Copy down all of the data underneath, exactly as shown.

--*--

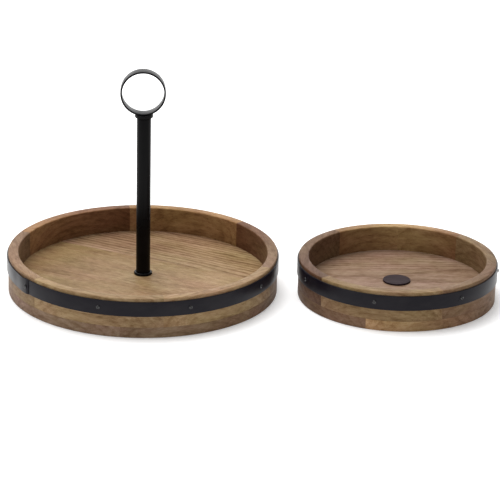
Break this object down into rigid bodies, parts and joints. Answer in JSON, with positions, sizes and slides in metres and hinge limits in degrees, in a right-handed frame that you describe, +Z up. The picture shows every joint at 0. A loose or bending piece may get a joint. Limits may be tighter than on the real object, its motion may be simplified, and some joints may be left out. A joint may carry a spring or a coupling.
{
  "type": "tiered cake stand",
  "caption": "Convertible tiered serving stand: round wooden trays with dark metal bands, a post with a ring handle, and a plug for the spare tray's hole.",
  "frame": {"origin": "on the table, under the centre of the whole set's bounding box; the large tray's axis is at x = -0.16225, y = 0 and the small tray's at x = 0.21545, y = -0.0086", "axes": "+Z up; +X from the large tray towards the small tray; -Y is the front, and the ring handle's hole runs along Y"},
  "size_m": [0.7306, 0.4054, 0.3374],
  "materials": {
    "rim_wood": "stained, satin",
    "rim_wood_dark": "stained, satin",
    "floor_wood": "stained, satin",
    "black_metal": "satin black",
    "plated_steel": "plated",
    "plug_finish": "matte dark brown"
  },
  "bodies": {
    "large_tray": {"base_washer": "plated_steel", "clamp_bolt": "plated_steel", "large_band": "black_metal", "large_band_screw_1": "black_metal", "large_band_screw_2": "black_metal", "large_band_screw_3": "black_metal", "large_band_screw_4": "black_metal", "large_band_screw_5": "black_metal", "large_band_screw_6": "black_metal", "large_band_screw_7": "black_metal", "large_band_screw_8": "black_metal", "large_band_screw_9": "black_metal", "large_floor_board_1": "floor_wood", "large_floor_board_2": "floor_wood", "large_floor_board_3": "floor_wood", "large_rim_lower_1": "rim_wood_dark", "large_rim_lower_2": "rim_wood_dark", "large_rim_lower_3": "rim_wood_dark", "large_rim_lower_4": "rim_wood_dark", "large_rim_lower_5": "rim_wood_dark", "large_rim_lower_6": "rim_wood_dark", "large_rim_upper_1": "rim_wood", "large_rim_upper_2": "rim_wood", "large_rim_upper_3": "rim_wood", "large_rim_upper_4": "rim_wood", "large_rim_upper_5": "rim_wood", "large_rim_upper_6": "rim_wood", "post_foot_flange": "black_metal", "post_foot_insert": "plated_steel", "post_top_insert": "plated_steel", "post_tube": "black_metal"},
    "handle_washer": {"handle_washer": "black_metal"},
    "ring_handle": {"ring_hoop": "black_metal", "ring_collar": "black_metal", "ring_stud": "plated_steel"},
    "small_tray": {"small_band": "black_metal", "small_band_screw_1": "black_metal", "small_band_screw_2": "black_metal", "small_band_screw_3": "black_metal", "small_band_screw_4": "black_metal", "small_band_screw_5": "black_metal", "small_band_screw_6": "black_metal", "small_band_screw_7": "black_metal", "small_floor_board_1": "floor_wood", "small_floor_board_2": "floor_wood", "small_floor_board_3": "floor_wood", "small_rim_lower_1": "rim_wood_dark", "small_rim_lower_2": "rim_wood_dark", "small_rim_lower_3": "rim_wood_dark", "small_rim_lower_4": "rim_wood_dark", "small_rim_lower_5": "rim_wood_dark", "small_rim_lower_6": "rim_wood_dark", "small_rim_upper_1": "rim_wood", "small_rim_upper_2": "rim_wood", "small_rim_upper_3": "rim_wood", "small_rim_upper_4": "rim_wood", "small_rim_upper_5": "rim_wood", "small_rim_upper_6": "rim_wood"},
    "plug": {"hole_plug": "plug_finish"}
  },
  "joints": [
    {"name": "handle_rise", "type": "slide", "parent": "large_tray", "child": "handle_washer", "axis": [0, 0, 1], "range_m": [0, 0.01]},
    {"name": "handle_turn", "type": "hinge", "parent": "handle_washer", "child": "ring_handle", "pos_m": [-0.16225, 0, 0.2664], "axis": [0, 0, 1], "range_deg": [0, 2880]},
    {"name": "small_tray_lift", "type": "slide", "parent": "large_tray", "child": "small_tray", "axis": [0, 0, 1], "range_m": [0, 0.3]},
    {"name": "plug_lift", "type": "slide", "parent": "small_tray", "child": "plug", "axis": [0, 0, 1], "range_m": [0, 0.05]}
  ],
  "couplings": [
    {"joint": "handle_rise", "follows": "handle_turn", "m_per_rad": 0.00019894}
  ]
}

--*--

Result of the task:
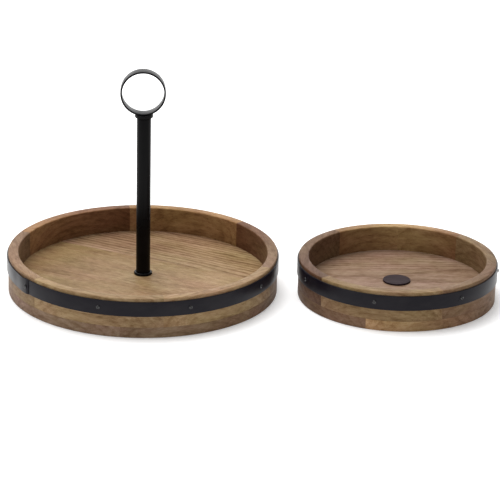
Break this object down into rigid bodies, parts and joints. Answer in JSON, with positions, sizes and slides in metres and hinge limits in degrees, in a right-handed frame that you describe, +Z up. The picture shows every joint at 0. A loose or bending piece may get a joint. Limits may be tighter than on the real object, its motion may be simplified, and some joints may be left out. A joint may carry a spring or a coupling.
{
  "type": "tiered cake stand",
  "caption": "Convertible tiered serving stand: round wooden trays with dark metal bands, a post with a ring handle, and a plug for the spare tray's hole.",
  "frame": {"origin": "on the table, under the centre of the whole set's bounding box; the large tray's axis is at x = -0.16225, y = 0 and the small tray's at x = 0.21545, y = -0.0086", "axes": "+Z up; +X from the large tray towards the small tray; -Y is the front, and the ring handle's hole runs along Y"},
  "size_m": [0.7306, 0.4054, 0.3374],
  "materials": {
    "rim_wood": "stained, satin",
    "rim_wood_dark": "stained, satin",
    "floor_wood": "stained, satin",
    "black_metal": "satin black",
    "plated_steel": "plated",
    "plug_finish": "matte dark brown"
  },
  "bodies": {
    "large_tray": {"base_washer": "plated_steel", "clamp_bolt": "plated_steel", "large_band": "black_metal", "large_band_screw_1": "black_metal", "large_band_screw_2": "black_metal", "large_band_screw_3": "black_metal", "large_band_screw_4": "black_metal", "large_band_screw_5": "black_metal", "large_band_screw_6": "black_metal", "large_band_screw_7": "black_metal", "large_band_screw_8": "black_metal", "large_band_screw_9": "black_metal", "large_floor_board_1": "floor_wood", "large_floor_board_2": "floor_wood", "large_floor_board_3": "floor_wood", "large_rim_lower_1": "rim_wood_dark", "large_rim_lower_2": "rim_wood_dark", "large_rim_lower_3": "rim_wood_dark", "large_rim_lower_4": "rim_wood_dark", "large_rim_lower_5": "rim_wood_dark", "large_rim_lower_6": "rim_wood_dark", "large_rim_upper_1": "rim_wood", "large_rim_upper_2": "rim_wood", "large_rim_upper_3": "rim_wood", "large_rim_upper_4": "rim_wood", "large_rim_upper_5": "rim_wood", "large_rim_upper_6": "rim_wood", "post_foot_flange": "black_metal", "post_foot_insert": "plated_steel", "post_top_insert": "plated_steel", "post_tube": "black_metal"},
    "handle_washer": {"handle_washer": "black_metal"},
    "ring_handle": {"ring_hoop": "black_metal", "ring_collar": "black_metal", "ring_stud": "plated_steel"},
    "small_tray": {"small_band": "black_metal", "small_band_screw_1": "black_metal", "small_band_screw_2": "black_metal", "small_band_screw_3": "black_metal", "small_band_screw_4": "black_metal", "small_band_screw_5": "black_metal", "small_band_screw_6": "black_metal", "small_band_screw_7": "black_metal", "small_floor_board_1": "floor_wood", "small_floor_board_2": "floor_wood", "small_floor_board_3": "floor_wood", "small_rim_lower_1": "rim_wood_dark", "small_rim_lower_2": "rim_wood_dark", "small_rim_lower_3": "rim_wood_dark", "small_rim_lower_4": "rim_wood_dark", "small_rim_lower_5": "rim_wood_dark", "small_rim_lower_6": "rim_wood_dark", "small_rim_upper_1": "rim_wood", "small_rim_upper_2": "rim_wood", "small_rim_upper_3": "rim_wood", "small_rim_upper_4": "rim_wood", "small_rim_upper_5": "rim_wood", "small_rim_upper_6": "rim_wood"},
    "plug": {"hole_plug": "plug_finish"}
  },
  "joints": [
    {"name": "handle_rise", "type": "slide", "parent": "large_tray", "child": "handle_washer", "axis": [0, 0, 1], "range_m": [0, 0.01]},
    {"name": "handle_turn", "type": "hinge", "parent": "handle_washer", "child": "ring_handle", "pos_m": [-0.16225, 0, 0.2664], "axis": [0, 0, 1], "range_deg": [0, 2880]},
    {"name": "small_tray_lift", "type": "slide", "parent": "large_tray", "child": "small_tray", "axis": [0, 0, 1], "range_m": [0, 0.3]},
    {"name": "plug_lift", "type": "slide", "parent": "small_tray", "child": "plug", "axis": [0, 0, 1], "range_m": [0, 0.05]}
  ],
  "couplings": [
    {"joint": "handle_rise", "follows": "handle_turn", "m_per_rad": 0.00019894}
  ]
}